In its July 5, 2017 decision in Decillis v. Decillis, the Appellate Division, Second Department, recognized, but significantly reduced a credit against a formula child support obligation for the father’s extraordinary visitation travel expenses.
The parties were the parents of a child born in 2003. The mother filed a petition for child support. After imputing annual income of $43,000 to the mother, Suffolk County Family Court Support Magistrate Kathryn L. Coward determined that the father’s formula basic child support obligation would be $572 biweekly (grosses up to income of $94,729 per year). However, after gaving the father a $168 biweekly credit to compensate him for the “extraordinary” expenses associated with visitation, the Magistrate directed him to pay child support in the sum of $404 biweekly.

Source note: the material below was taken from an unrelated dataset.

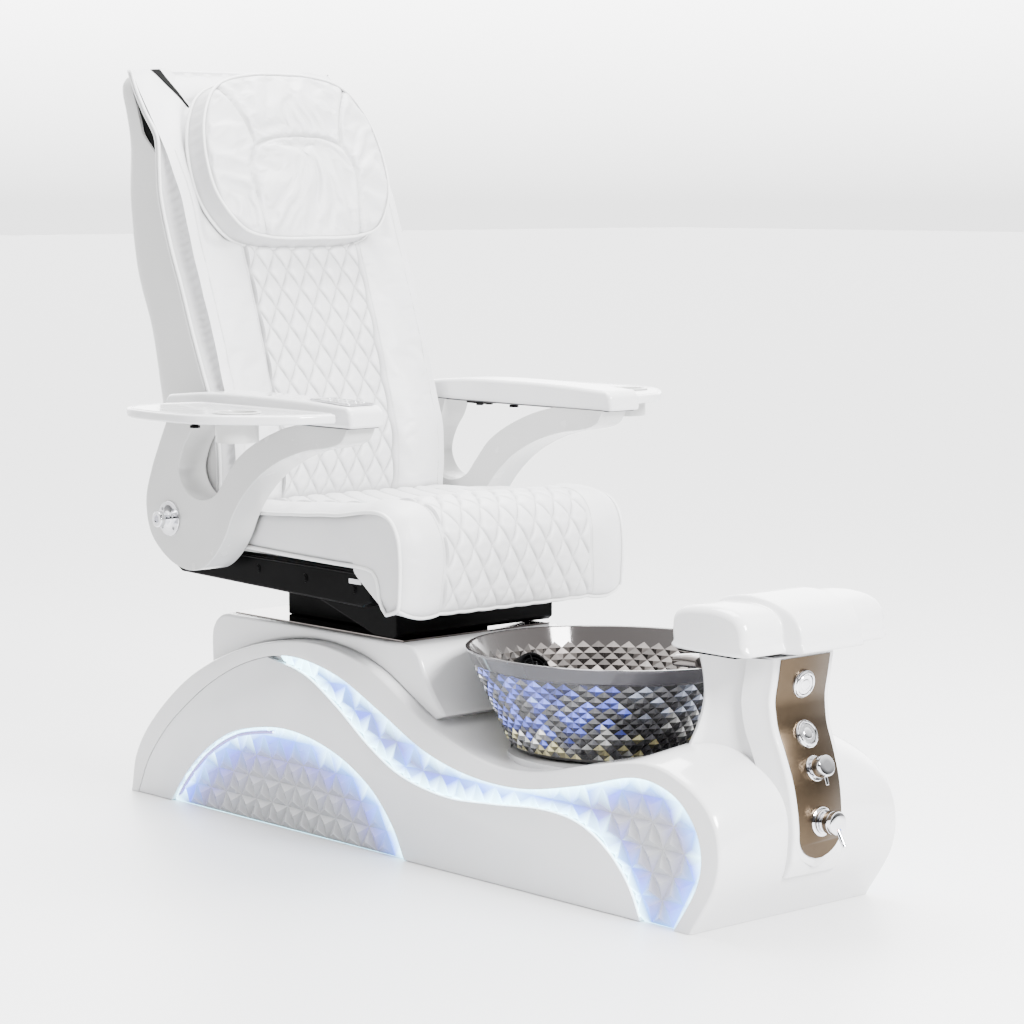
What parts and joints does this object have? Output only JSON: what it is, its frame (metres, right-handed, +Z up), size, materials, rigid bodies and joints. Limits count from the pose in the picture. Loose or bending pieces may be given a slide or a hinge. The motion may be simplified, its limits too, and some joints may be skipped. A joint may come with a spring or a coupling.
{
  "type": "pedicure spa chair",
  "caption": "Pedicure spa chair: white quilted reclining seat with head pillow, lift-up arms and swivel trays, on a curved lit base with smoked foot bowl and control tower.",
  "frame": {"origin": "centre of the bounding box at floor level", "axes": "+Z up; the sitter faces -Y, so the control tower is at -Y, the back at +Y and the sitter's right at -X"},
  "size_m": [1.1124, 1.7014, 1.4161],
  "materials": {
    "white_plastic": "high gloss, moulded",
    "white_leather": "soft polyurethane leather over foam",
    "black_steel": "satin black",
    "black_plastic": "matt, moulded",
    "chrome_trim": "polished",
    "grey_steel": "plain",
    "bronze_plate": "satin, bronze tint",
    "smoked_glass": "smoked, faceted",
    "dark_mirror": "polished, tinted",
    "light_lens": "translucent, faceted",
    "light_board": "light-emitting board",
    "dark_rubber": "matt"
  },
  "bodies": {
    "base": {"base_shell": "white_plastic", "base_pan": "grey_steel", "power_supply": "grey_steel", "seat_plinth": "white_plastic", "plinth_plate": "dark_mirror", "side_panel_right": "white_plastic", "side_panel_left": "white_plastic", "wave_lens_right": "light_lens", "wave_lens_left": "light_lens", "dome_lens_right": "light_lens", "dome_lens_left": "light_lens", "led_panel_right": "light_board", "led_panel_left": "light_board", "tower_shell": "white_plastic", "control_plate": "bronze_plate", "upper_bezel": "chrome_trim", "lower_bezel": "chrome_trim", "diverter_valve": "chrome_trim", "mixer_valve": "chrome_trim", "foot_bowl": "smoked_glass", "drain_strainer": "chrome_trim", "drain_hose": "dark_rubber", "jet_housing": "black_plastic", "fill_spout": "chrome_trim", "lift_column": "black_steel", "slide_rails": "grey_steel", "footrest_bracket": "black_steel"},
    "footrest": {"footrest_slide": "black_steel", "footrest_cap": "white_plastic"},
    "upper_button": {"upper_button": "chrome_trim"},
    "lower_button": {"lower_button": "chrome_trim"},
    "diverter": {"diverter_knob": "chrome_trim"},
    "mixer": {"mixer_handle": "chrome_trim"},
    "impeller": {"jet_impeller": "dark_rubber"},
    "seat": {"seat_frame": "black_steel", "seat_cushion": "white_leather", "pivot_shaft": "grey_steel", "recline_gearmotor": "grey_steel"},
    "back": {"back_frame": "black_steel", "back_shell": "white_plastic", "back_cushion": "white_leather", "head_pillow": "white_leather", "back_top_flap": "white_leather"},
    "massage": {"massage_carriage": "grey_steel"},
    "rollers": {"massage_rollers": "dark_rubber"},
    "arm_right": {"arm_shell_right": "white_plastic", "arm_pad_right": "white_plastic", "arm_hub_right": "chrome_trim", "tray_support_right": "black_steel", "control_pad": "grey_steel"},
    "arm_left": {"arm_shell_left": "white_plastic", "arm_pad_left": "white_plastic", "arm_hub_left": "chrome_trim", "tray_support_left": "black_steel"},
    "tray_right": {"tray_right": "white_plastic", "cup_holder_right": "white_plastic", "tray_plate_right": "black_steel"},
    "tray_left": {"tray_left": "white_plastic", "cup_holder_left": "white_plastic", "tray_plate_left": "black_steel"}
  },
  "joints": [
    {"name": "seat_slide", "type": "slide", "parent": "base", "child": "seat", "axis": [0, 1, 0], "range_m": [-0.06, 0.06]},
    {"name": "back_recline", "type": "hinge", "parent": "seat", "child": "back", "pos_m": [0, 0.5345, 0.576], "axis": [-1, 0, 0], "range_deg": [0, 35]},
    {"name": "massage_travel", "type": "slide", "parent": "back", "child": "massage", "axis": [0, 0.284, 0.9588], "range_m": [-0.22, 0.18]},
    {"name": "massage_roller_spin", "type": "hinge", "parent": "massage", "child": "rollers", "pos_m": [0, 0.65393, 0.93694], "axis": [1, 0, 0], "continuous": true},
    {"name": "arm_right_lift", "type": "hinge", "parent": "seat", "child": "arm_right", "pos_m": [-0.333, 0.5345, 0.576], "axis": [-1, 0, 0], "range_deg": [0, 80]},
    {"name": "arm_left_lift", "type": "hinge", "parent": "seat", "child": "arm_left", "pos_m": [0.333, 0.5345, 0.576], "axis": [-1, 0, 0], "range_deg": [0, 80]},
    {"name": "tray_right_swivel", "type": "hinge", "parent": "arm_right", "child": "tray_right", "pos_m": [-0.385, 0.3795, 0.8], "axis": [0, 0, -1], "range_deg": [0, 70]},
    {"name": "tray_left_swivel", "type": "hinge", "parent": "arm_left", "child": "tray_left", "pos_m": [0.385, 0.3795, 0.8], "axis": [0, 0, 1], "range_deg": [0, 70]},
    {"name": "footrest_shift", "type": "slide", "parent": "base", "child": "footrest", "axis": [0, 1, 0], "range_m": [0, 0.05]},
    {"name": "upper_button_press", "type": "slide", "parent": "base", "child": "upper_button", "axis": [0, 0.981, 0.1942], "range_m": [0, 0.003], "stiffness_N_per_m": 700},
    {"name": "lower_button_press", "type": "slide", "parent": "base", "child": "lower_button", "axis": [0, 0.9202, -0.3915], "range_m": [0, 0.003], "stiffness_N_per_m": 700},
    {"name": "diverter_turn", "type": "hinge", "parent": "base", "child": "diverter", "pos_m": [0, -0.77785, 0.252], "axis": [0, -0.9499, 0.3127], "range_deg": [-90, 90]},
    {"name": "mixer_turn", "type": "hinge", "parent": "base", "child": "mixer", "pos_m": [0, -0.79326, 0.168], "axis": [0, -0.9981, 0.0621], "range_deg": [-60, 60]},
    {"name": "jet_spin", "type": "hinge", "parent": "base", "child": "impeller", "pos_m": [0, -0.08259, 0.315], "axis": [0, -0.9171, 0.3987], "continuous": true}
  ]
}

The Second Department first found that the Support Magistrate properly imputed $43,000 of income to the mother based upon her prior income, her choice to engage in only part-time employment, and her current living arrangement, in which she did not pay rent or related housing expenses.
However, the appellate court found that the Support Magistrate improvidently exercised its discretion in awarding the father a $168 credit against his child support obligation $168 for the “extraordinary” expenses associated with visitation, including $67 for travel expenses.
Pursuant to the Family Court Act:
the court must direct the noncustodial parent to pay his or her pro rata share of the basic child support obligation unless it finds that the pro rata share is “unjust or inappropriate” based upon consideration of factors such as “extraordinary expenses incurred by the non-custodial parent in exercising visitation.”
Here, the record did not support the conclusion that the father’s formula obligation was “unjust or inappropriate” so as to warrant a credit against his child support obligation for the cost of meals and entertainment during visitation. Furthermore, although the Support Magistrate improvidently exercised its discretion to the extent that it awarded the father a biweekly credit in the sum of $67 against his child support obligation for extraordinary travel expenses incurred in exercising his visitation, the Second Department nevertheless concluded that the record supported the award of a credit in the sum of $33 for such expenses. Accordingly, the father’s $572 formula biweekly obligation was reduced to $539.
Notably, the appellate court did not tell us why the $33 in travel expenses were so extraordinary as to warrant the credit, or why the other $135 of remaining travel, meals and entertainment expenses were not.
The Second Department also upheld the Support Magistrate’s denial of the mother’s request that the father contribute to the costs of private school tuition and expenses. The child attended public school while living in Suffolk County, and the parties never agreed to share in the costs of private school. There was also no specific testimony in the record as to any particular scholastic needs of the child that would justify such an award.
Finally, appellate court upheld the Support Magistrate’s denial of the mother’s request that the father contribute to the cost of extracurricular activities.
Matthew K. Mady, of Castrovinci & Mady, of Smithtown, represented the father.